FedEx, UPS, and all the elements that make them work are only pieces in what is increasingly a global transportation system. With its “just-in-time” delivery and digitally guided logistics and supply chains, the global economy rests on the ability to move containerized freight on amazingly tight and accurate schedules around the world by a variety of conveyances. America’s railroads are jammed with containers that start their journeys in China, enter the United States at Seattle or Los Angeles, move by rail to East Coast ports, and are loaded onto freighters bound for Europe, where they are carried to final destinations by trucks and trains.
Now some advocates are pushing for a North American Super Corridor, with an integrated network of road and rail links built around the spine of America’s Interstate 35 and running from Mexico to Canada. It has become a subject of enormous controversy, especially among opponents of the North American Free Trade Agreement, but it is a good example of the kind of carefully planned systems we need to consider. Whether you shop at Wal-Mart or Bloomingdale’s, you can thank the new hyperefficient global shipping network for a share of the bargains you see. But if U.S. facilities turn out to be a weak link in global supply chains, business will go elsewhere and the bargains will evaporate.
The global nature of today’s transportation structures is a key source of the concern among specialists about the level of U.S. investment in infrastructure. After running at about three percent of gross domestic product (GDP) during the 1950s and ’60s, such spending has averaged less than two percent since 1980. India and China, meanwhile, devote between five and nine percent of GDP to infrastructure—roads, power and water treatment plants, airports. Their investments will pay off well into the future, sometimes in ways that are hard to anticipate.
In the United States, the startling success of upstart online retailers such as Amazon.com during the 1990s was linked to the rise of the nation’s fiberoptic network, an important new form of infrastructure. But equal credit belonged to the Interstate Highway System, which, in combination with the other pieces of the nation’s road network, had the enormous reach and capacity needed to allow the miraculously quick delivery of millions of parcels. None of the people who conceived the interstate network in the 1930s and ’40s envisioned anything like Amazon, but the system was complete enough, down to county and municipal streets, and flexible enough to do the job. That system was traceable in part to visions—and funding programs—that met the needs of entire networks.
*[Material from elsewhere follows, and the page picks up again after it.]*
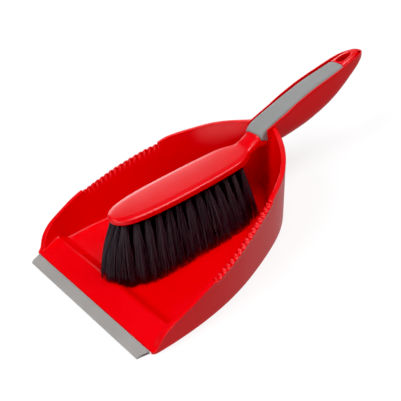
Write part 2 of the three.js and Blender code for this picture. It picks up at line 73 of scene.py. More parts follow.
HANDLE = [[196, 22.8, 64.0, 56.2], [206, 22.0, 63.7, 55.8], [213, 20.3, 63.5, 55.4], [218, 18.0, 63.4, 55.0], [222, 15.9, 63.4, 54.6],
          [225, 14.2, 63.6, 54.3], [227.5, 13.1, 64.1, 54.0], [230, 12.5, 64.9, 53.9], [233, 12.2, 66.1, 54.0], [237, 12.0, 67.6, 54.4],
          [241, 12.0, 69.2, 54.9], [244, 12.2, 70.7, 55.1], [247, 12.7, 73.0, 55.2], [250, 12.9, 75.0, 55.3], [253.5, 13.2, 76.6, 55.2], [257, 13.35, 77.6, 55.1], [261, 13.4, 78.5, 55.0],
          [268, 13.45, 80.1, 55.2], [278, 13.45, 82.0, 55.4], [295, 13.35, 85.2, 56.0],
          [312, 13.15, 88.2, 57.0], [329, 13.0, 90.6, 59.2], [345, 12.8, 92.1, 62.2], [360, 12.5, 93.3, 66.4],
          [374, 11.9, 94.5, 71.8], [386, 11.1, 95.8, 77.4], [396, 9.9, 96.7, 82.4], [404, 8.2, 97.0, 86.6],
          [409, 6.1, 97.0, 89.8], [411.4, 4.7, 96.8, 91.8], [412.6, 2.8, 96.5, 93.2], [413, 0.8, 95.7, 94.5]]
BLOCK = [[58.2, 0.8], [58.6, 3.2], [60.2, 7.6], [63.4, 11.9], [68.5, 15.8], [76, 18.9], [90, 21.7], [110, 23.4], [135, 24.0],
         [160, 24.1], [180, 23.6], [196, 22.8], [206, 22.0], [213, 20.3], [218, 18.2], [222, 15.9], [225, 14.2], [227.5, 13.1],
         [230, 12.5], [233, 12.2], [237, 12.0]]
BLOCK_TOP = [[58, 72.4], [80, 71.3], [128, 68.2], [177, 65.0], [200, 63.8], [222, 63.4], [227.5, 63.9], [233, 65.9], [237, 68.0]]
BLOCK_LOW = [[58, 65.8], [80, 64.4], [128, 60.9], [177, 57.4], [200, 56.0], [222, 54.6], [237, 54.4]]
SPREAD = [[36, 22], [48, 29], [62, 35], [80, 39], [100, 41], [125, 43], [146, 45], [168, 46.5], [188, 45], [206, 40]]


# --------------------------------------------------------------------- helpers
def table(rows, col=1):
    """Monotone cubic through the rows."""
    x = np.array([r[0] for r in rows], float)
    y = np.array([r[col] for r in rows], float)
    d = np.diff(y) / np.diff(x)
    m = np.empty(len(x))
    m[0], m[-1] = d[0], d[-1]
    for i in range(1, len(x) - 1):
        m[i] = 0 if d[i - 1] * d[i] <= 0 else 2 * d[i - 1] * d[i] / (d[i - 1] + d[i])

    def f(t):
        if t <= x[0]:
            return float(y[0])
        if t >= x[-1]:
            return float(y[-1])
        i = int(np.searchsorted(x, t, side="right")) - 1
        h = x[i + 1] - x[i]
        s = (t - x[i]) / h
        s2, s3 = s * s, s * s * s
        return float((2 * s3 - 3 * s2 + 1) * y[i] + (s3 - 2 * s2 + s) * h * m[i] + (-2 * s3 + 3 * s2) * y[i + 1] + (s3 - s2) * h * m[i + 1])
    return f


def clamp(v, a, b):
    return min(b, max(a, v))


def smooth(a, b, v):
    t = clamp((v - a) / (b - a), 0.0, 1.0)
    return t * t * (3 - 2 * t)


def lerp(a, b, t):
    return a + (b - a) * t


def make_object(name, verts, faces):
    """Vertices in millimetres of the tables' frame, faces as index lists."""
    v = np.array(verts, float)
    v = (v + np.array([0, SHIFT_Y, 0])) * MM
    mesh = bpy.data.meshes.new(name)
    mesh.from_pydata([tuple(p) for p in v], [], [tuple(f) for f in faces])
    mesh.update()
    obj = bpy.data.objects.new(name, mesh)
    bpy.context.scene.collection.objects.link(obj)
    return obj


def clean(obj, weld=1e-6):
    """Welds doubles, drops flat faces and points the normals outward."""
    bm = bmesh.new()
    bm.from_mesh(obj.data)
    bmesh.ops.remove_doubles(bm, verts=bm.verts, dist=weld)
    bmesh.ops.dissolve_degenerate(bm, edges=bm.edges, dist=1e-7)
    bmesh.ops.recalc_face_normals(bm, faces=bm.faces)
    vol = bm.calc_volume(signed=True)
    if vol < 0:
        bmesh.ops.reverse_faces(bm, faces=bm.faces)
    open_edges = sum(1 for e in bm.edges if len(e.link_faces) != 2)
    bm.to_mesh(obj.data)
    bm.free()
    obj.data.update()
    if open_edges:
        print("open edges", obj.name, open_edges)
    return obj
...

Inadequate infrastructure has social as well as economic consequences. Lack of full access to vital networks—whether roads or broadband or running water—serves to reinforce existing patterns of economic growth and stagnation. It threatens to create new classes of haves and have-nots. Just as America would suffer if it were to be “unplugged” from the global economy, so individual Americans can be diminished by inadequate access.
We all recognize that building effective, integrated infrastructure systems takes money and political will. But it also takes coordination on a scale that is not often provided by free markets alone. The people at FedEx and UPS, along with managers and entrepreneurs at every level of the American economy, have the luxury of picking and choosing among fundamentally strong transportation systems because of public-policy choices made long ago. We need to ensure that their successors have the same choices. John McQuaid, a Pulitzer Prize–winning journalist who has written about the Hurricane Katrina disaster, asked recently if America is “losing its knack for getting big things done.” Our own past suggests that such gloom is unwarranted, that in the end we have mustered the political will and the money when they were most needed. Those long trains of containers hauling goods from China are a good reminder that both the will and the money are needed now.